# What is expected:
Copy out all of the data below with no alterations.

---

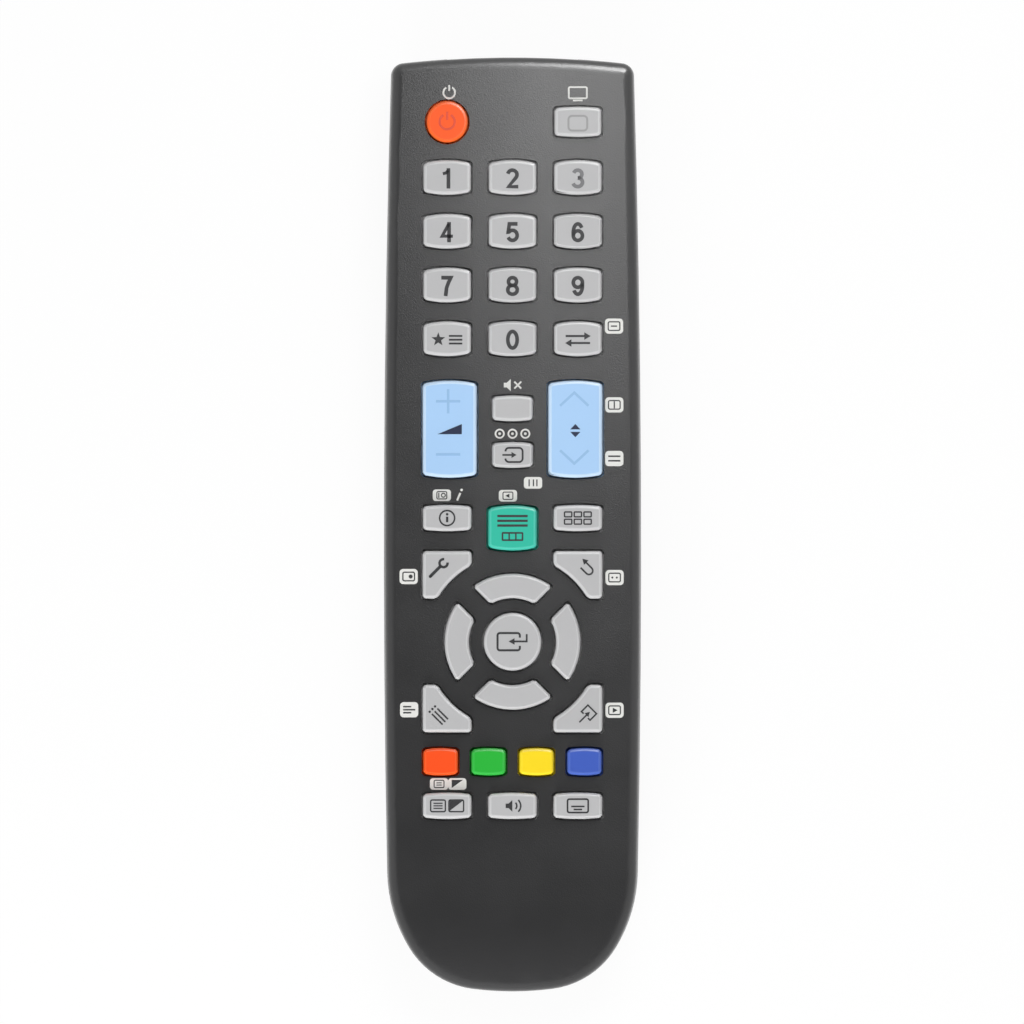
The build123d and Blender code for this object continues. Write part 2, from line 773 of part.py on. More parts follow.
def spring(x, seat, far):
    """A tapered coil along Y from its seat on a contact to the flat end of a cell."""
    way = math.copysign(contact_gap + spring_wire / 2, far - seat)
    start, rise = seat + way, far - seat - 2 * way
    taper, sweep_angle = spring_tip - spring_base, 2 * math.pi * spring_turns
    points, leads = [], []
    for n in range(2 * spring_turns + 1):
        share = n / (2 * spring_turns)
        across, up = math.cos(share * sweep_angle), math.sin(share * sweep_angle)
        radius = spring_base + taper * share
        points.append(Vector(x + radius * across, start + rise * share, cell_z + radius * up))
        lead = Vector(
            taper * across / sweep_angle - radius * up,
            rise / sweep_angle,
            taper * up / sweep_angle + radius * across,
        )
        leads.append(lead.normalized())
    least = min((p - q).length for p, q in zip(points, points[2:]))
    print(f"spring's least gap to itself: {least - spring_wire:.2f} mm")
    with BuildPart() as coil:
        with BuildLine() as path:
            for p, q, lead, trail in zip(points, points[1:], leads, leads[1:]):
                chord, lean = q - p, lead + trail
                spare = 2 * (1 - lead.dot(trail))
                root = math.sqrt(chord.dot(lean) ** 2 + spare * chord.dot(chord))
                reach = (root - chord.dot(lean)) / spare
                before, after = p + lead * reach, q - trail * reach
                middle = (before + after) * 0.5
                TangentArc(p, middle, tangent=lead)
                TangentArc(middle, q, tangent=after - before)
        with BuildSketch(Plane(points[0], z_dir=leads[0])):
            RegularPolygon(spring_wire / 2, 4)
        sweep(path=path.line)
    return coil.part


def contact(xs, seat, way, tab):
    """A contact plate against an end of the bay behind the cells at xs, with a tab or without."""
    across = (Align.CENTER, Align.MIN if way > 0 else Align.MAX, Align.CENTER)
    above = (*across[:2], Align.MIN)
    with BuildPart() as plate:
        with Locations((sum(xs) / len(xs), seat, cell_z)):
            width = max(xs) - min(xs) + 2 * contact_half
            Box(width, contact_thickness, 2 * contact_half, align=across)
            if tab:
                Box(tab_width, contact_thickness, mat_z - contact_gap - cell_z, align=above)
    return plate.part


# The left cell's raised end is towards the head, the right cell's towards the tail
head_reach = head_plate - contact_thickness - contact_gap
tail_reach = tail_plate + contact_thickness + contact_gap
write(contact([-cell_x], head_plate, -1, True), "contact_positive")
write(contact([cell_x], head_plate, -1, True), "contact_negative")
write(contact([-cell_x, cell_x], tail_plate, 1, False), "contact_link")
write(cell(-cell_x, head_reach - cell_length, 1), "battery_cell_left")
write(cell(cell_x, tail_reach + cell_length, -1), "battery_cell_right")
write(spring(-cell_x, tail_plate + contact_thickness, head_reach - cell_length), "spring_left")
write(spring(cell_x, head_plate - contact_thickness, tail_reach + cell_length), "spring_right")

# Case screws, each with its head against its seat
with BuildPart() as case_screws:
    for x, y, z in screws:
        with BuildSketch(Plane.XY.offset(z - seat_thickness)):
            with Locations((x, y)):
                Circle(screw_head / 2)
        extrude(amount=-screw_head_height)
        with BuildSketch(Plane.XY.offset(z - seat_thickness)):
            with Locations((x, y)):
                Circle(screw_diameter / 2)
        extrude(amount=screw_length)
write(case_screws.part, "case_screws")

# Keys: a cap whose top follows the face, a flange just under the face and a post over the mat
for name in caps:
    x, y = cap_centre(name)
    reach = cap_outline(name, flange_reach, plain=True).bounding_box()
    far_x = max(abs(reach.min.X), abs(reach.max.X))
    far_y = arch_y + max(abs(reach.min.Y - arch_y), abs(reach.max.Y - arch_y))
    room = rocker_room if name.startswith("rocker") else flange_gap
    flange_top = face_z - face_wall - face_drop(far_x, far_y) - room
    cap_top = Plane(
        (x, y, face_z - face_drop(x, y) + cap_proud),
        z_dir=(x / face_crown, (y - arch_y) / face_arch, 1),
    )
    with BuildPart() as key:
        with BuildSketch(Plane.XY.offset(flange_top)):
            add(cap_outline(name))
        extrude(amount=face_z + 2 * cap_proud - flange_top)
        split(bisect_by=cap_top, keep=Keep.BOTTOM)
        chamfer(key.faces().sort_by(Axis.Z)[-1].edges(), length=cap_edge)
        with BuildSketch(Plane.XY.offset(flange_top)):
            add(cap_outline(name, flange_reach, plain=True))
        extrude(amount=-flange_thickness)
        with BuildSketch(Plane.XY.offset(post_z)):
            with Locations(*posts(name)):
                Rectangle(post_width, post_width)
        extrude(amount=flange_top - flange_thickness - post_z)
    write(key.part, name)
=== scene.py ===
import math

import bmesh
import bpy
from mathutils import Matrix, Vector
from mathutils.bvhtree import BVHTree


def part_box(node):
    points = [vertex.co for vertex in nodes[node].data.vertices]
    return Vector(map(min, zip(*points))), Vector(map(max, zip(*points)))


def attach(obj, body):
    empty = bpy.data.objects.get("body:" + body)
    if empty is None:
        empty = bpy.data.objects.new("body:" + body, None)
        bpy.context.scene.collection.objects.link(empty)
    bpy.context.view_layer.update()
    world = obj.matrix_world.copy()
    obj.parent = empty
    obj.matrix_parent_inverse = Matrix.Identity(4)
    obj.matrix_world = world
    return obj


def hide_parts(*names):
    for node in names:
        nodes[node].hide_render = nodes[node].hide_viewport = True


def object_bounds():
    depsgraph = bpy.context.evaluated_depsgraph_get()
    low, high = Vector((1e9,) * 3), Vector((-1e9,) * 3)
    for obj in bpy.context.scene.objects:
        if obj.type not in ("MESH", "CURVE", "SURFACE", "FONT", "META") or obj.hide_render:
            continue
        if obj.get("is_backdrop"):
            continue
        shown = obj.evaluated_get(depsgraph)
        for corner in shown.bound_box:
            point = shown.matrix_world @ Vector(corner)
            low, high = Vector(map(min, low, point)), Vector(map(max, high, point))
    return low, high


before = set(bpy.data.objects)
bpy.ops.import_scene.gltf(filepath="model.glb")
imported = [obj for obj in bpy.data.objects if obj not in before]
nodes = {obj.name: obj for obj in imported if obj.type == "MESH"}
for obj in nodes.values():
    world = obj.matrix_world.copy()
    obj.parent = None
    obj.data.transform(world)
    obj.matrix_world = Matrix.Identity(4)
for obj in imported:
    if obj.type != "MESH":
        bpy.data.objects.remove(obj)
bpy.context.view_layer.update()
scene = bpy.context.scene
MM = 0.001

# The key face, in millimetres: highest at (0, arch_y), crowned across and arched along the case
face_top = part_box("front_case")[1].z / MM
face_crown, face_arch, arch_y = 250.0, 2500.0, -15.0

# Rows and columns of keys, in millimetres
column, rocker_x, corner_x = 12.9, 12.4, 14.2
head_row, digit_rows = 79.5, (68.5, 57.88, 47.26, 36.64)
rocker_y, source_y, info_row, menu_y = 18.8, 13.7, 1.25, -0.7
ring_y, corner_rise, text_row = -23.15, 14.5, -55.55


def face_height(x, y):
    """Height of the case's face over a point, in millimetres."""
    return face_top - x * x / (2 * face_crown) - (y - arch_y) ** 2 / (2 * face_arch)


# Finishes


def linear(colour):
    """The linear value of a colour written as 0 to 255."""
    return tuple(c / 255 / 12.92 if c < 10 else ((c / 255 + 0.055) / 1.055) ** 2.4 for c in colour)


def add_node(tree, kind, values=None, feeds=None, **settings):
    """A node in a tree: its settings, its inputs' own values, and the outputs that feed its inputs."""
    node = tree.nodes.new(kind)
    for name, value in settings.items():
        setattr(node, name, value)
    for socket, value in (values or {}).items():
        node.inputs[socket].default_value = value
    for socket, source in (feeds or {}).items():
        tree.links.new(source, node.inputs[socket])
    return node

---

# Solution to this exercise:
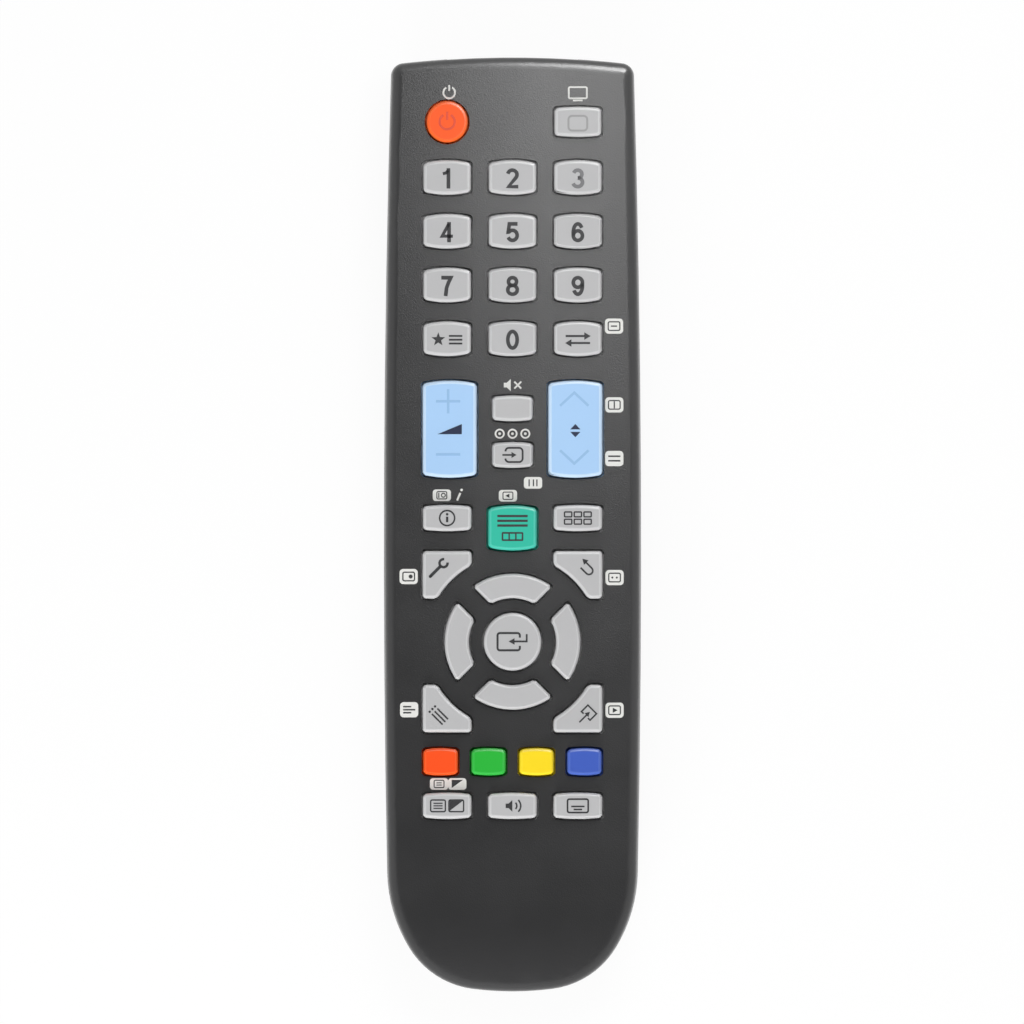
The build123d and Blender code for this object continues. Write part 2, from line 773 of part.py on. More parts follow.
def spring(x, seat, far):
    """A tapered coil along Y from its seat on a contact to the flat end of a cell."""
    way = math.copysign(contact_gap + spring_wire / 2, far - seat)
    start, rise = seat + way, far - seat - 2 * way
    taper, sweep_angle = spring_tip - spring_base, 2 * math.pi * spring_turns
    points, leads = [], []
    for n in range(2 * spring_turns + 1):
        share = n / (2 * spring_turns)
        across, up = math.cos(share * sweep_angle), math.sin(share * sweep_angle)
        radius = spring_base + taper * share
        points.append(Vector(x + radius * across, start + rise * share, cell_z + radius * up))
        lead = Vector(
            taper * across / sweep_angle - radius * up,
            rise / sweep_angle,
            taper * up / sweep_angle + radius * across,
        )
        leads.append(lead.normalized())
    least = min((p - q).length for p, q in zip(points, points[2:]))
    print(f"spring's least gap to itself: {least - spring_wire:.2f} mm")
    with BuildPart() as coil:
        with BuildLine() as path:
            for p, q, lead, trail in zip(points, points[1:], leads, leads[1:]):
                chord, lean = q - p, lead + trail
                spare = 2 * (1 - lead.dot(trail))
                root = math.sqrt(chord.dot(lean) ** 2 + spare * chord.dot(chord))
                reach = (root - chord.dot(lean)) / spare
                before, after = p + lead * reach, q - trail * reach
                middle = (before + after) * 0.5
                TangentArc(p, middle, tangent=lead)
                TangentArc(middle, q, tangent=after - before)
        with BuildSketch(Plane(points[0], z_dir=leads[0])):
            RegularPolygon(spring_wire / 2, 4)
        sweep(path=path.line)
    return coil.part


def contact(xs, seat, way, tab):
    """A contact plate against an end of the bay behind the cells at xs, with a tab or without."""
    across = (Align.CENTER, Align.MIN if way > 0 else Align.MAX, Align.CENTER)
    above = (*across[:2], Align.MIN)
    with BuildPart() as plate:
        with Locations((sum(xs) / len(xs), seat, cell_z)):
            width = max(xs) - min(xs) + 2 * contact_half
            Box(width, contact_thickness, 2 * contact_half, align=across)
            if tab:
                Box(tab_width, contact_thickness, mat_z - contact_gap - cell_z, align=above)
    return plate.part


# The left cell's raised end is towards the head, the right cell's towards the tail
head_reach = head_plate - contact_thickness - contact_gap
tail_reach = tail_plate + contact_thickness + contact_gap
write(contact([-cell_x], head_plate, -1, True), "contact_positive")
write(contact([cell_x], head_plate, -1, True), "contact_negative")
write(contact([-cell_x, cell_x], tail_plate, 1, False), "contact_link")
write(cell(-cell_x, head_reach - cell_length, 1), "battery_cell_left")
write(cell(cell_x, tail_reach + cell_length, -1), "battery_cell_right")
write(spring(-cell_x, tail_plate + contact_thickness, head_reach - cell_length), "spring_left")
write(spring(cell_x, head_plate - contact_thickness, tail_reach + cell_length), "spring_right")

# Case screws, each with its head against its seat
with BuildPart() as case_screws:
    for x, y, z in screws:
        with BuildSketch(Plane.XY.offset(z - seat_thickness)):
            with Locations((x, y)):
                Circle(screw_head / 2)
        extrude(amount=-screw_head_height)
        with BuildSketch(Plane.XY.offset(z - seat_thickness)):
            with Locations((x, y)):
                Circle(screw_diameter / 2)
        extrude(amount=screw_length)
write(case_screws.part, "case_screws")

# Keys: a cap whose top follows the face, a flange just under the face and a post over the mat
for name in caps:
    x, y = cap_centre(name)
    reach = cap_outline(name, flange_reach, plain=True).bounding_box()
    far_x = max(abs(reach.min.X), abs(reach.max.X))
    far_y = arch_y + max(abs(reach.min.Y - arch_y), abs(reach.max.Y - arch_y))
    room = rocker_room if name.startswith("rocker") else flange_gap
    flange_top = face_z - face_wall - face_drop(far_x, far_y) - room
    cap_top = Plane(
        (x, y, face_z - face_drop(x, y) + cap_proud),
        z_dir=(x / face_crown, (y - arch_y) / face_arch, 1),
    )
    with BuildPart() as key:
        with BuildSketch(Plane.XY.offset(flange_top)):
            add(cap_outline(name))
        extrude(amount=face_z + 2 * cap_proud - flange_top)
        split(bisect_by=cap_top, keep=Keep.BOTTOM)
        chamfer(key.faces().sort_by(Axis.Z)[-1].edges(), length=cap_edge)
        with BuildSketch(Plane.XY.offset(flange_top)):
            add(cap_outline(name, flange_reach, plain=True))
        extrude(amount=-flange_thickness)
        with BuildSketch(Plane.XY.offset(post_z)):
            with Locations(*posts(name)):
                Rectangle(post_width, post_width)
        extrude(amount=flange_top - flange_thickness - post_z)
    write(key.part, name)
=== scene.py ===
import math

import bmesh
import bpy
from mathutils import Matrix, Vector
from mathutils.bvhtree import BVHTree


def part_box(node):
    points = [vertex.co for vertex in nodes[node].data.vertices]
    return Vector(map(min, zip(*points))), Vector(map(max, zip(*points)))


def attach(obj, body):
    empty = bpy.data.objects.get("body:" + body)
    if empty is None:
        empty = bpy.data.objects.new("body:" + body, None)
        bpy.context.scene.collection.objects.link(empty)
    bpy.context.view_layer.update()
    world = obj.matrix_world.copy()
    obj.parent = empty
    obj.matrix_parent_inverse = Matrix.Identity(4)
    obj.matrix_world = world
    return obj


def hide_parts(*names):
    for node in names:
        nodes[node].hide_render = nodes[node].hide_viewport = True


def object_bounds():
    depsgraph = bpy.context.evaluated_depsgraph_get()
    low, high = Vector((1e9,) * 3), Vector((-1e9,) * 3)
    for obj in bpy.context.scene.objects:
        if obj.type not in ("MESH", "CURVE", "SURFACE", "FONT", "META") or obj.hide_render:
            continue
        if obj.get("is_backdrop"):
            continue
        shown = obj.evaluated_get(depsgraph)
        for corner in shown.bound_box:
            point = shown.matrix_world @ Vector(corner)
            low, high = Vector(map(min, low, point)), Vector(map(max, high, point))
    return low, high


before = set(bpy.data.objects)
bpy.ops.import_scene.gltf(filepath="model.glb")
imported = [obj for obj in bpy.data.objects if obj not in before]
nodes = {obj.name: obj for obj in imported if obj.type == "MESH"}
for obj in nodes.values():
    world = obj.matrix_world.copy()
    obj.parent = None
    obj.data.transform(world)
    obj.matrix_world = Matrix.Identity(4)
for obj in imported:
    if obj.type != "MESH":
        bpy.data.objects.remove(obj)
bpy.context.view_layer.update()
scene = bpy.context.scene
MM = 0.001

# The key face, in millimetres: highest at (0, arch_y), crowned across and arched along the case
face_top = part_box("front_case")[1].z / MM
face_crown, face_arch, arch_y = 250.0, 2500.0, -15.0

# Rows and columns of keys, in millimetres
column, rocker_x, corner_x = 12.9, 12.4, 14.2
head_row, digit_rows = 79.5, (68.5, 57.88, 47.26, 36.64)
rocker_y, source_y, info_row, menu_y = 18.8, 13.7, 1.25, -0.7
ring_y, corner_rise, text_row = -23.15, 14.5, -55.55


def face_height(x, y):
    """Height of the case's face over a point, in millimetres."""
    return face_top - x * x / (2 * face_crown) - (y - arch_y) ** 2 / (2 * face_arch)


# Finishes


def linear(colour):
    """The linear value of a colour written as 0 to 255."""
    return tuple(c / 255 / 12.92 if c < 10 else ((c / 255 + 0.055) / 1.055) ** 2.4 for c in colour)


def add_node(tree, kind, values=None, feeds=None, **settings):
    """A node in a tree: its settings, its inputs' own values, and the outputs that feed its inputs."""
    node = tree.nodes.new(kind)
    for name, value in settings.items():
        setattr(node, name, value)
    for socket, value in (values or {}).items():
        node.inputs[socket].default_value = value
    for socket, source in (feeds or {}).items():
        tree.links.new(source, node.inputs[socket])
    return node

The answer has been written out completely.